Really, the film is indescribable, but we’ll do our best. It’s a latter-day silent that follows an alternately terrified and vengeful woman (the otherwise unknown Adrienne Barrett, brilliant and clearly having a blast) through a maze of lecherous men, neglectful parents and the generally oppressive American sleaze of the city streets. She finds liberation at a jazz concert but is then called out for it, and while this is literally because she cut a guy’s hand off, we can sense the film’s (surprisingly advanced for its age) deeper message about sexual politics and female independence.

It seems kind of silly to talk about the story in a film like this that so freely and beautifully engages with the avant garde despite its simultaneous leanings in the horror genre, but it is telling us something surprisingly coherent — it’s hardly a pure exercise in weirdness, though it seems many of its fans would have it otherwise.
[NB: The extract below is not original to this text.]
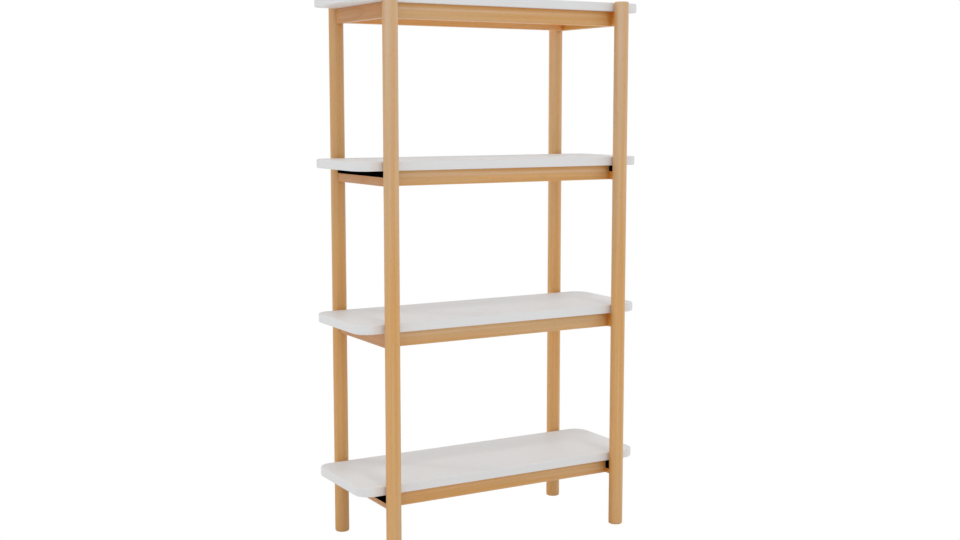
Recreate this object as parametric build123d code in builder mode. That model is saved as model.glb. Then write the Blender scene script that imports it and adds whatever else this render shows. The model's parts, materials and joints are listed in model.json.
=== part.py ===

What impressed me was that every film it reminded me of was released some time later — The Trial (big beautiful German expressionist fear and desire), Carnival of Souls (a woman hallucinating her imprisonment and liberation) and especially Repulsion (the indictment of female sexuality by the patriarchy, the resultant fear and justified violence) — with the exception of Pabst’s Pandora’s Box and Diary of a Lost Girl, both starring a similarly smirking Louise Brooks and both of which are obviously reference points.
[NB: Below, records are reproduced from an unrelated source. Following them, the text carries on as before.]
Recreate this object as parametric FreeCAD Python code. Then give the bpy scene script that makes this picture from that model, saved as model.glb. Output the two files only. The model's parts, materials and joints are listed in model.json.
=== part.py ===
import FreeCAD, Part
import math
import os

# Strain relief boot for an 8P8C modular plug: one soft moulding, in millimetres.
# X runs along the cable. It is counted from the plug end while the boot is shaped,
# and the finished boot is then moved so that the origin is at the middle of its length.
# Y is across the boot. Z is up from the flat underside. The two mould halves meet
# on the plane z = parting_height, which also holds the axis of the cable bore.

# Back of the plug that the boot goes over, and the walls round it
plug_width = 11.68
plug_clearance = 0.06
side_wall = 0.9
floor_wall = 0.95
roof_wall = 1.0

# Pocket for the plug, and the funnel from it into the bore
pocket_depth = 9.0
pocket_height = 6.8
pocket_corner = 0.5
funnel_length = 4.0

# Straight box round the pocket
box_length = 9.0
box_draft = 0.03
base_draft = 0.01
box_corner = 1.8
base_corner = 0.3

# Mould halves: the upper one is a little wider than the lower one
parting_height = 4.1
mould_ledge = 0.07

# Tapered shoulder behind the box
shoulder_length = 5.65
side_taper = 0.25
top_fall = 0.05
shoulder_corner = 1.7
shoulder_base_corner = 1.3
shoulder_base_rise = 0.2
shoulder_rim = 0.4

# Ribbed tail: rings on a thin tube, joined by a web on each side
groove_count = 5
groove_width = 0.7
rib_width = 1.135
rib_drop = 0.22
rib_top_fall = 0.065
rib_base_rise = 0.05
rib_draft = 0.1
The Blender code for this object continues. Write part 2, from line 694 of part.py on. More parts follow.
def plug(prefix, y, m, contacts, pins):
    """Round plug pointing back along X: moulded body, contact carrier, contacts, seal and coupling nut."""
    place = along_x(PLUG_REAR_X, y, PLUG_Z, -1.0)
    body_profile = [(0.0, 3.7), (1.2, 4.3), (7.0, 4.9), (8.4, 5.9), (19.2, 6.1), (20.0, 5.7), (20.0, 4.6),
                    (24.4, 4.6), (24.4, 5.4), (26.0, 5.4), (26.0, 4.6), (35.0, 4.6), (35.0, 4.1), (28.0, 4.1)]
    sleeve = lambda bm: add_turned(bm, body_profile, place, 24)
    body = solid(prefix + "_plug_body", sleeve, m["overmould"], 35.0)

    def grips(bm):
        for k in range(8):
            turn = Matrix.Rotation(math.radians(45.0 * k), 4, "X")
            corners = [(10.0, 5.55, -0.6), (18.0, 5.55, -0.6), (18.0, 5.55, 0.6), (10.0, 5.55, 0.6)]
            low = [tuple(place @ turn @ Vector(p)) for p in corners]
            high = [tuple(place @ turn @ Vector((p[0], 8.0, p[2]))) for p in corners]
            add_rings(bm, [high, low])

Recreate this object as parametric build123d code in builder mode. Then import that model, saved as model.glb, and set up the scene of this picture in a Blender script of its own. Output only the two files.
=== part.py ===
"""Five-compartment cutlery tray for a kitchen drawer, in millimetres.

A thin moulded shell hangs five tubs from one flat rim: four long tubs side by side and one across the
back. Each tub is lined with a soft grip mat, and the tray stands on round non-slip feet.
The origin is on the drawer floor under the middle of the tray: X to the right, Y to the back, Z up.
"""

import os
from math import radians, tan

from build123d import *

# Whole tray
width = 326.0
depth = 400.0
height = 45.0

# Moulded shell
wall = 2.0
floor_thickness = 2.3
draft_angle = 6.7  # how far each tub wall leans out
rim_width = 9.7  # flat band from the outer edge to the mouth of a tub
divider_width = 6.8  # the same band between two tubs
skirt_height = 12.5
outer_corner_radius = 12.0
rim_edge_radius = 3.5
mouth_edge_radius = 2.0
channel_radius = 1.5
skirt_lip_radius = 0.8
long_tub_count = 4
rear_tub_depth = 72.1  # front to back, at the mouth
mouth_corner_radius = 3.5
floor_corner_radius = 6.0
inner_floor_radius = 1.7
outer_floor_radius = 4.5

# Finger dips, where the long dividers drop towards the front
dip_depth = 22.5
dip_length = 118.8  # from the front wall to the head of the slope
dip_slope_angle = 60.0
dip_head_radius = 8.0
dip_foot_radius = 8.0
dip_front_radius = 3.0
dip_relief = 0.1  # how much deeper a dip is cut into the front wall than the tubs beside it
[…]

The great majority of the shots in this film are just as striking as what you’d see in a Pabst or Welles film, and several moments are utterly transcendent — like the rich man’s “death” scene that has him cartoonishly but somehow beautifully falling from a tall building, and the lengthy jazz dance which captures what feels like a real sense of the independent-minded spirit of the times without being terribly blatant about it, I would say more effectively than the beloved Shadows. I don’t think any film, except Wings of Desire three decades later, has ever captured the sense of abandon and emotional freedom possible at the edge of a stage watching musicians perform.

The relative obscurity and cult status of this film is shameful. As much as I love Carnival of Souls, this deserves that movie’s status at the very least. Not only does it beautifully capture the “woman alone” concept popularized by Hitchcock with a bare-minimum of exposition or over-explanation, it refreshingly and mind-bogglingly calls for an appreciation of the art possible in American film outside the slick confines of the studio system. This is real beautiful small-time pulp, not the trashy Tarantino kind, and it feels astonishingly current. It’s one of the most shocking and moving discoveries I’ve made through this weblog.